One of his most significant series is “Piel del Amazonas”, developed in the course of several years in the region surrounding Iquitos, in the Peruvian jungle. It features portraits of local inhabitants, who pose for him as actors in a visual fiction incorporating a series of animals also typical of the area, most of them fish. In order to take his shots, Silva-Meinel set up a fabric background separating the subjects he portrayed from the landscape and created a ritual space that was out of the ordinary. In this space – the space of art as an emotional pact – the rite establishing the relationship between the photographer and his subjects would take place. What is surprising in these photographs is the way in which animals and people merge into hybrid figures referring the viewer to mythological beings that can be traced back to ancient times. Thus, photography transforms beings and elevates them from a merely documentary category to a much wider symbolic category. Through his procedure, the photographer transforms that girl or that indigenous woman living in a remote spot in South America into a universal and currently valid figure, capable of resonating in the imagination of a viewer situated in any other place or time. Going beyond photography as a relational pact, Silva-Meinel’s work manifests the wish to transform and add value to what it portrays. The natives that appear in his photographs do not constitute the exotic and coded piece that is sold to tourists; rather, they are complex and creative beings, who accept taking part in a game proposed by the photographer. In the wider sense of the word, they are people who express their emotionality and their psyche. In fact, in a certain way they are also artists. They have not been “seized” by the photographer’s gaze; they have accepted to participate in the game he proposes, thus becoming co-authors and performers in a visual fiction. In these images, one may sense the strong complicit relationship in which imagination, tenderness, curiosity and humor coalesce. In fact, the most brilliant shots resulting from these photography sessions are the result of the combination of the artist’s ideas, the natives’ ideas, and the intrusion of randomness.

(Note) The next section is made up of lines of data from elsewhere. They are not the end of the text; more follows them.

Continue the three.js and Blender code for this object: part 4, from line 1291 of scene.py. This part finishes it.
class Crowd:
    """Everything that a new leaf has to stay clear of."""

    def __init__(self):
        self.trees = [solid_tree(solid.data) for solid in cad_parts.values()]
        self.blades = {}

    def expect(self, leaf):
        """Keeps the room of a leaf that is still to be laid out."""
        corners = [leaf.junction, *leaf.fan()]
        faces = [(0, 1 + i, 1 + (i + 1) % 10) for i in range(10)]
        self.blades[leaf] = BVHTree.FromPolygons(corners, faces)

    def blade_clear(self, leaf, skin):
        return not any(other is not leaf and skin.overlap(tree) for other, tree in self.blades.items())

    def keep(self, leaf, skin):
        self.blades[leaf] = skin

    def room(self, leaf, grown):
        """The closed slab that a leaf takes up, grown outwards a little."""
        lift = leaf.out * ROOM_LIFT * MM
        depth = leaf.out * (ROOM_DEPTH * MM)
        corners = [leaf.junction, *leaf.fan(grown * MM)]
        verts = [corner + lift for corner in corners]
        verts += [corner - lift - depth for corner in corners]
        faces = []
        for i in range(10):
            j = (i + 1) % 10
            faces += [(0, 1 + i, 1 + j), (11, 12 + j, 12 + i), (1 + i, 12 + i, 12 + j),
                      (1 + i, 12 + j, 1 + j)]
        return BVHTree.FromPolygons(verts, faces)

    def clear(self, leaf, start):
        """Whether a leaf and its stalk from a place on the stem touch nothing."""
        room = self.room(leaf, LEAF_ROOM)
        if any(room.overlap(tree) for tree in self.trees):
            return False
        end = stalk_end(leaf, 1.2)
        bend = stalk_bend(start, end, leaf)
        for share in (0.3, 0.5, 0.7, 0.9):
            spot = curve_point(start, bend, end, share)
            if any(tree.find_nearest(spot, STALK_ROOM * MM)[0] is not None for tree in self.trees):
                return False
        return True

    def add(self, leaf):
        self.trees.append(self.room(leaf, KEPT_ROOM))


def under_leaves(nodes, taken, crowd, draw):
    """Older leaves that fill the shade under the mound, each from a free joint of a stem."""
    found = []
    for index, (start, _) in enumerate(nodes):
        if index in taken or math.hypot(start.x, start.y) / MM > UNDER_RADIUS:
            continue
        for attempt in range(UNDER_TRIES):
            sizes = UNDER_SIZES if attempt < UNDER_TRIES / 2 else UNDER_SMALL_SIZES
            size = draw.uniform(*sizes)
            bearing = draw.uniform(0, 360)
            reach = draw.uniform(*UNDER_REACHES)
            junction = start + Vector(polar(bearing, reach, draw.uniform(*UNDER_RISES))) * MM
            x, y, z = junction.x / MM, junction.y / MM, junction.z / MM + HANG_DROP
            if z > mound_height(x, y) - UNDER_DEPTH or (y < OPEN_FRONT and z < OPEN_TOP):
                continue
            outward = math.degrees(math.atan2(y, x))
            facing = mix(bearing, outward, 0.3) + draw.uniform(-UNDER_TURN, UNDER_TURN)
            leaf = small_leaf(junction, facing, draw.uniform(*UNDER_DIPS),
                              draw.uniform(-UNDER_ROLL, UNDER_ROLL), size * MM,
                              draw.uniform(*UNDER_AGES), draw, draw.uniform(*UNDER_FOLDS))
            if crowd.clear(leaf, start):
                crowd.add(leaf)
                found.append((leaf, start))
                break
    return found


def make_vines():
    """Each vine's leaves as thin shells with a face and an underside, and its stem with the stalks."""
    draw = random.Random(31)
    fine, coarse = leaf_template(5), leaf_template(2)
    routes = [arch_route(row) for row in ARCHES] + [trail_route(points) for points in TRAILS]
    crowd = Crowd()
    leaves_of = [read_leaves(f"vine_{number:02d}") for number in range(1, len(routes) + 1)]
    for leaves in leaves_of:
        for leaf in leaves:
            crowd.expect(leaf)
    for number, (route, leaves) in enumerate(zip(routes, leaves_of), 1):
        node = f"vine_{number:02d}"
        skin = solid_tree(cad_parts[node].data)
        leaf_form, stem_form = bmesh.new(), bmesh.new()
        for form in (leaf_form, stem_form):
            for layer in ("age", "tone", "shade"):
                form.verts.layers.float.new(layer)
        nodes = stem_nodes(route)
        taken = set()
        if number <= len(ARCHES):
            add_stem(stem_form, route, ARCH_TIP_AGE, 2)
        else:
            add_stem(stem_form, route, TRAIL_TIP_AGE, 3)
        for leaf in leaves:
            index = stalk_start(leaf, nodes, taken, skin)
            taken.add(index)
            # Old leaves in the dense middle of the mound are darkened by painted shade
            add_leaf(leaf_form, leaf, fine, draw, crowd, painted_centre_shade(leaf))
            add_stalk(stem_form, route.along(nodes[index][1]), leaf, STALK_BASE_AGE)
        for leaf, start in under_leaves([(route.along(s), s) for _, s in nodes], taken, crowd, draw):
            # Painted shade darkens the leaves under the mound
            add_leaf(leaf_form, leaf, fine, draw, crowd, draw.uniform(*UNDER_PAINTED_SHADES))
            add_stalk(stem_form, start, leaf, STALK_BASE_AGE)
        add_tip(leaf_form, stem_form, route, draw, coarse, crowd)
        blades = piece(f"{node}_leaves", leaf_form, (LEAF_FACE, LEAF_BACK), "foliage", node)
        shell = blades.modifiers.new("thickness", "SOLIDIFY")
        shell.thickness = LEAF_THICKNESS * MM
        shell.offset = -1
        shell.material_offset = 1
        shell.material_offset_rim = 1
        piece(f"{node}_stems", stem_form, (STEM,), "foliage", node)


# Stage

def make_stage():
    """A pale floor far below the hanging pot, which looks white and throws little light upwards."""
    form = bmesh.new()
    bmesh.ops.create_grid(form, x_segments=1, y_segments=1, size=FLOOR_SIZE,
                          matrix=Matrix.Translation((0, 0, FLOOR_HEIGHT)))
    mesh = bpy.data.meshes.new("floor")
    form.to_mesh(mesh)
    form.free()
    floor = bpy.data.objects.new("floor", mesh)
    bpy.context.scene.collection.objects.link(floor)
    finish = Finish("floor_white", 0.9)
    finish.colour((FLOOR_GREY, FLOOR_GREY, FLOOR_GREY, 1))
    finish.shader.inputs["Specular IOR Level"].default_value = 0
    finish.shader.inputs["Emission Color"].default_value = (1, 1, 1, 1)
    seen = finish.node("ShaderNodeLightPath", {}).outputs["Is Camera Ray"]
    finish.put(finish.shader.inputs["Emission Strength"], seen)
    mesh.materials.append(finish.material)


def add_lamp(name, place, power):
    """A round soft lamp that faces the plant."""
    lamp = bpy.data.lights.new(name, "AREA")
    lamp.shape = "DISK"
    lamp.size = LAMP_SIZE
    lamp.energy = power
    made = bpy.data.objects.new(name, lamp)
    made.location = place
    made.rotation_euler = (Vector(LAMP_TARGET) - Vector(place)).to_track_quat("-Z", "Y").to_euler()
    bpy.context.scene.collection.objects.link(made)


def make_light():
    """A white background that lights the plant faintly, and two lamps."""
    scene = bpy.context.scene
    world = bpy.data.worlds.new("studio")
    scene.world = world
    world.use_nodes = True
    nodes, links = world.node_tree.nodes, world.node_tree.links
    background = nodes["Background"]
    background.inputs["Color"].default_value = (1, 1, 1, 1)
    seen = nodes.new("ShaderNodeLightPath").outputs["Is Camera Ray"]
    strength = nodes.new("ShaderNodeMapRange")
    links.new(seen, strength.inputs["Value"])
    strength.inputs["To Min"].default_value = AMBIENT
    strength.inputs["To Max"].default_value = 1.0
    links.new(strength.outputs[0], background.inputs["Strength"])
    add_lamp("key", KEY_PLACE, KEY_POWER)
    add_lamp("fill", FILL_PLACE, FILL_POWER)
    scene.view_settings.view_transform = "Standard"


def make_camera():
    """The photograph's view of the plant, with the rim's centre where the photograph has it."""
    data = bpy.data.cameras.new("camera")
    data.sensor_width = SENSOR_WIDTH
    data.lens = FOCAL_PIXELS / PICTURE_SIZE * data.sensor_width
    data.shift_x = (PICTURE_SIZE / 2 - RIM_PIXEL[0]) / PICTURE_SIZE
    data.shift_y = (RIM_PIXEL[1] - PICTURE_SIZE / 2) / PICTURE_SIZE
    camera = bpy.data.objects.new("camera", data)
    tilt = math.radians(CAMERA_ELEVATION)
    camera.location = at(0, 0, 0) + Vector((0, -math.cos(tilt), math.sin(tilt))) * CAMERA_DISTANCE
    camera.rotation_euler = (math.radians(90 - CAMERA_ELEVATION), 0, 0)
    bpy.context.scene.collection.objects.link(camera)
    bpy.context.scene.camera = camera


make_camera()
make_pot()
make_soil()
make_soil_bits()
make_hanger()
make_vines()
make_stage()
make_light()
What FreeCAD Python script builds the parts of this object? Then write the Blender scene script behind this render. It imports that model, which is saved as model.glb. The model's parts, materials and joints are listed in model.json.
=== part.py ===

This commitment is evident even when Silva-Meinel confronts the landscape and leads us to discover an unknown Machu Picchu which is not seen in postcards. “I have portrayed Machu Picchu as if it were a living being, as an Apu, that is, a sacred place, with its own personality and character, just as the ancient inhabitants of Peru saw it,” the photographer explains. “My relationship with Machu Picchu almost became human, so to speak. This may perhaps be somewhat difficult to understand for those who have never been to these places where an ancestral bond between man and nature can still be perceived. As is usual with these types of relationships that are outside the scope of Western rationality, I felt that Machu Picchu sometimes gave me something that it denied me on other occasions. So I have made ‘payments’, for such is the name of the offerings to the Earth, a ritual indigenous custom, and I have spoken to her as the poet did.”